With the cooperation of local law officers, a railroad official, and a local judge, an ambush was set up in the smoking car of a train that Hardin and several of his friends had recently purchased tickets for. Although some of the local officers knew Hardin through his alias, only the Texas Rangers knew of his true identity. The ambush included Escambia County, FL, Sheriff William Henry Hutchinson, Deputy A. J. Perdue, some recently deputized citizens, and Texas Rangers Duncan and Lieutenant John Barclay Armstrong, who was in charge of the overall operation. All were located in strategic positions in and around the train, which was awaiting departure from the Pensacola station.

Hardin was subdued after a melee, which most likely involved Hutchinson, Perdue, and perhaps another deputy initially, but was ended when Armstrong knocked Hardin unconscious with his revolver. Duncan was probably a late comer to the location of Hardin's capture because his post was outside the railroad car. One of Hardin's companions, Jim Mann, was killed while attempting to flee. It is uncertain who killed Mann as many shots were fired; some accounts stated that Armstrong fired the fatal shot. Guarded by Duncan and Armstrong, Hardin was transported by train back to Texas to stand trial; he served 17 years in prison for his crimes.

===After the limelight===
Duncan ended his service with the Texas Rangers after only four months. The most likely reason for this short tenure was the lucrative rewards that could be collected for capture of wanted criminals—being a bounty hunter. Duncan's reasoning was no doubt supported by his share of the $4,000 reward paid for Hardin's capture.

Duncan's activities as a bounty hunter brought him into contact with the rougher side of Dallas society—the saloons, brothels, and gambling establishments. It was a dangerous life, which resulted in Duncan being shot by a prostitute on February 9, 1878, under rather mysterious circumstances in a Dallas brothel. Duncan's recovery was slow as the doctor was unable to locate and remove the bullet. Later complications resulting from this gunshot lead to a tracheotomy being performed to save his life. He required an inserted silver breathing tube for the remainder of his life. The difficulty the tracheotomy caused to his breathing and voice was a millstone to his life, but he was still able to effectively function as a detective and bounty hunter.
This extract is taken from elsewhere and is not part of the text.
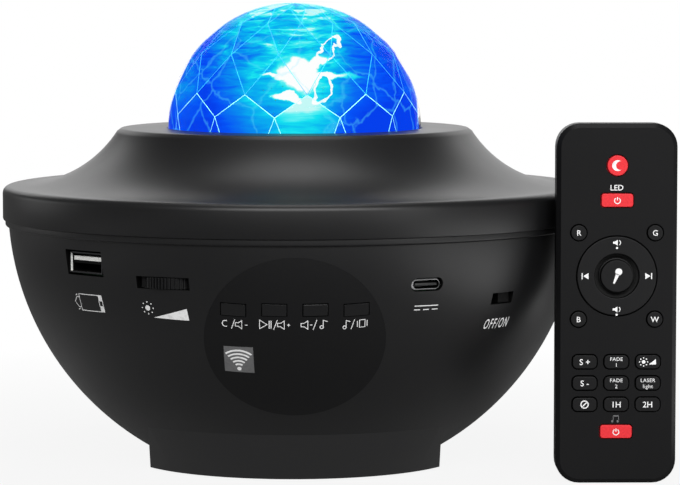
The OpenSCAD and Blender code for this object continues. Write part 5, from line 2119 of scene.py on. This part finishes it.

Duncan was successful as a bounty hunter. When Hardin's death in 1895 created a resurgence in interest in Duncan's career, he supplied a listing of all the "bad men" he had either captured or assisted in the capture of. The list included 21 names with a total in collected rewards of over $12,000; naturally, Hardin headed the list. However, changing times on the Texas frontier ultimately forced Duncan to seek more mundane forms of employment; later in life he worked as: Dallas Sanitation Inspector, general laborer, carpenter, hotel clerk, and as watchman for the Corps of Engineers. He married Emma Jane Bowles on October 20, 1884, in Dallas, Texas. They had four children in 13 years.

On November 16, 1911, at the age of 61, Duncan lost control of his automobile (a Brush Runabout) on a rough road south of Dallas, and died from sustained injuries or perhaps the loss of his breathing tube.

His colorful life as a western lawman was documented in a book by Rick Miller. A manuscript of the book was provided to the Duncan family who still resides in Texas. However, no pictures of Duncan appear in Miller's book. There are no known pictures of Duncan, who refused to pose because he felt photographs might compromise his undercover activities. In the 1920s a silent black and white film was created of the accounts of the Hardin arrest, titled A Man and His Horse.